Cependant, les acteurs sont unanimes sur un fait : la presse papier ne mourra pas.” Il y a un déclin du papier qui n’est pas seulement le cas en Côte d’Ivoire, qui appelle à une réinvention! Le papier peut survivre et se maintenir mais nous devons revoir nos modes de productions”, recommande David Youant. Concrètement, Alafé Wakili suggère une synergie entre le papier, le net et l’audiovisuel, initiative qu’il promeut avec l’Intelligent d’Abidjan, Afrikipresse et l’Intelligent TV.

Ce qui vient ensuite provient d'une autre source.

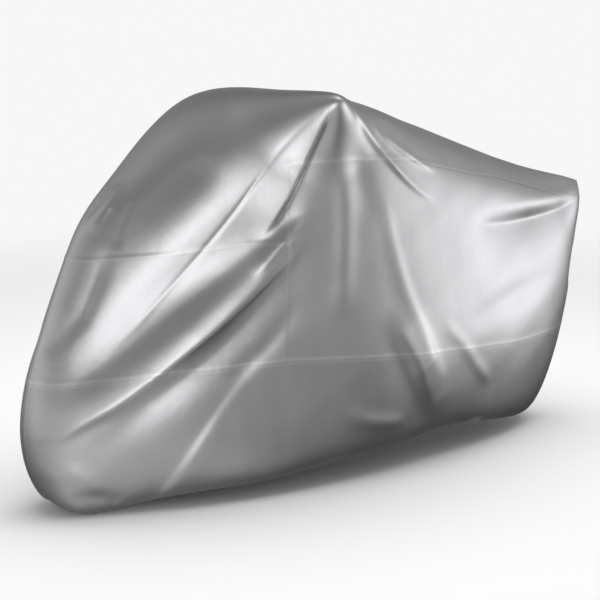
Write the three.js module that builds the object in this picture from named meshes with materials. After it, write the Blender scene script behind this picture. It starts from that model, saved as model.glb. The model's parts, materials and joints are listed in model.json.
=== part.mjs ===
// Motorcycle cover: seven cut panels of coated polyester, sewn into one fitted hood.
// Millimetres, +Z up. The nose (front wheel) is at -X, the tail at +X, and -Y is the
// motorcycle's left-hand side. The origin lies under the middle of the cover, at hem height.
//
// The cloth is stretched over the bar ends, falls round both wheels and is turned under at
// the hem by its elastic. One smooth form carries all panels; folds are pushed into it, and
// the panels are then cut along the seams.
import * as THREE from 'three';

// ---------------------------------------------------------------- driving dimensions
const COVER = { length: 2300, width: 752, height: 1272 };
const CLOTH_THICKNESS = 2;
const SEAM_GAP = 0.3;
const CLOTH_COLOUR = 0xb5b5b7;

// Mesh steps along one side, and rows in each band between seams.
const SIDE_STEPS = 42;
const BAND_ROWS = { skirt: 9, flank: 7, shoulder: 4, crown: 6 };

// ---------------------------------------------------------------- the draped form
// Eight levels run round the cover, from the hem's inner edge up to the spine.
// front and rear: where the level crosses the nose seam and the tail seam.
const LEVELS = [
  { name: 'hem', front: -960, rear: 880 },
  { name: 'roll', front: -1075, rear: 955 },
  { name: 'calf', front: -1160, rear: 1060 },
  { name: 'waist', front: -1110, rear: 1130 },
  { name: 'hip', front: -1005, rear: 1150 },
  { name: 'chest', front: -955, rear: 1195 },
  { name: 'crest', front: -910, rear: 1200 },
  { name: 'spine', front: -880, rear: 1195 },
];

// Eleven cross-sections from nose (at 0) to tail (at 1). Each level column holds
// [half width, height] of the section's control point on that level.
const SECTIONS = [
  { at: 0, hem: [0, 60], roll: [0, 10], calf: [0, 210], waist: [0, 450],
    hip: [0, 700], chest: [0, 820], crest: [0, 870], spine: [0, 890] },
  { at: 0.022, hem: [65, 20], roll: [105, -75], calf: [125, 205], waist: [107, 450],
    hip: [88, 700], chest: [85, 840], crest: [65, 925], spine: [0, 945] },
  { at: 0.1, hem: [100, 25], roll: [150, -10], calf: [185, 130], waist: [185, 440],
    hip: [185, 710], chest: [175, 890], crest: [140, 1060], spine: [0, 1120] },
  { at: 0.2, hem: [165, 55], roll: [225, 10], calf: [265, 150], waist: [285, 440],
    hip: [280, 730], chest: [285, 1010], crest: [230, 1245], spine: [0, 1295] },
  { at: 0.32, hem: [205, 75], roll: [295, 5], calf: [320, 180], waist: [325, 440],
    hip: [335, 750], chest: [340, 1080], crest: [300, 1255], spine: [0, 1260] },
  { at: 0.42, hem: [215, 85], roll: [295, 35], calf: [340, 190], waist: [365, 440],
    hip: [370, 760], chest: [350, 1090], crest: [300, 1230], spine: [0, 1230] },
  { at: 0.54, hem: [215, 95], roll: [300, 32], calf: [340, 200], waist: [385, 430],
    hip: [345, 750], chest: [300, 1020], crest: [190, 1125], spine: [0, 1165] },
  { at: 0.7, hem: [185, 130], roll: [250, 78], calf: [290, 210], waist: [320, 430],
    hip: [275, 720], chest: [235, 930], crest: [130, 1010], spine: [0, 1055] },
  { at: 0.82, hem: [150, 110], roll: [215, 20], calf: [235, 180], waist: [255, 420],
    hip: [210, 680], chest: [180, 845], crest: [100, 920], spine: [0, 965] },
  { at: 0.955, hem: [60, 95], roll: [105, -25], calf: [120, 170], waist: [125, 410],
    hip: [130, 640], chest: [110, 790], crest: [55, 865], spine: [0, 905] },
  { at: 1, hem: [0, 95], roll: [0, 10], calf: [0, 180], waist: [0, 410],
    hip: [0, 630], chest: [0, 785], crest: [0, 845], spine: [0, 865] },
];

// The handlebar ends pull the cloth out to a point on each side. The bars are turned a
// little, so the two points aren't alike.
const BAR_ENDS = [
  { at: [-240, -300, 1225], pull: [0, -140, 58], reach: 260 },
  { at: [-205, 300, 1215], pull: [10, 80, 35], reach: 260 },
];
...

Maintenant quand on parle de rédaction en ligne – en quoi cela consiste car en réalité, c’est une à deux personnes ! Totalement dédiée. Moi par exemple , pour Afrikipresse j’ai une rédaction autonome de 3-4 personnes. Et le site de L’Intelligent reprend les articles de la version papier ! Il faut noter que de nombreux journaux n’ont même pas de site internet , ou quand c’est le cas, ces sites ne sont pas actualisés… L’enjeu est d’éviter de faire des sites , les clones des journaux. Mais comment ceux ci peuvent avoir des contenus propres sans faire de la concurrence au papier , déjà en difficulté. Voilà une réflexion à mener“, explique-t-il.
Pour certains, comme Bakary Sanogo, patron du Centre d’information et de communication gouvernementale (Cicg), c’est le modèle économique de la presse qui est à revoir.” Les titres dont la notoriété est reconnue doivent développer autour de ce label d’innombrables activités commerciales dans le cadre de la diversification“, indique-t-il.
Israël Guebo, expert média, pour sa part, appelle à un sursaut de la part des hommes et femmes des médias quant à la pratique du métier.” Un journalisme de qualité, un journaliste de qualité, s’abstient de pratiques qui effritent la déontologie et l’éthique”, souligne-t-il.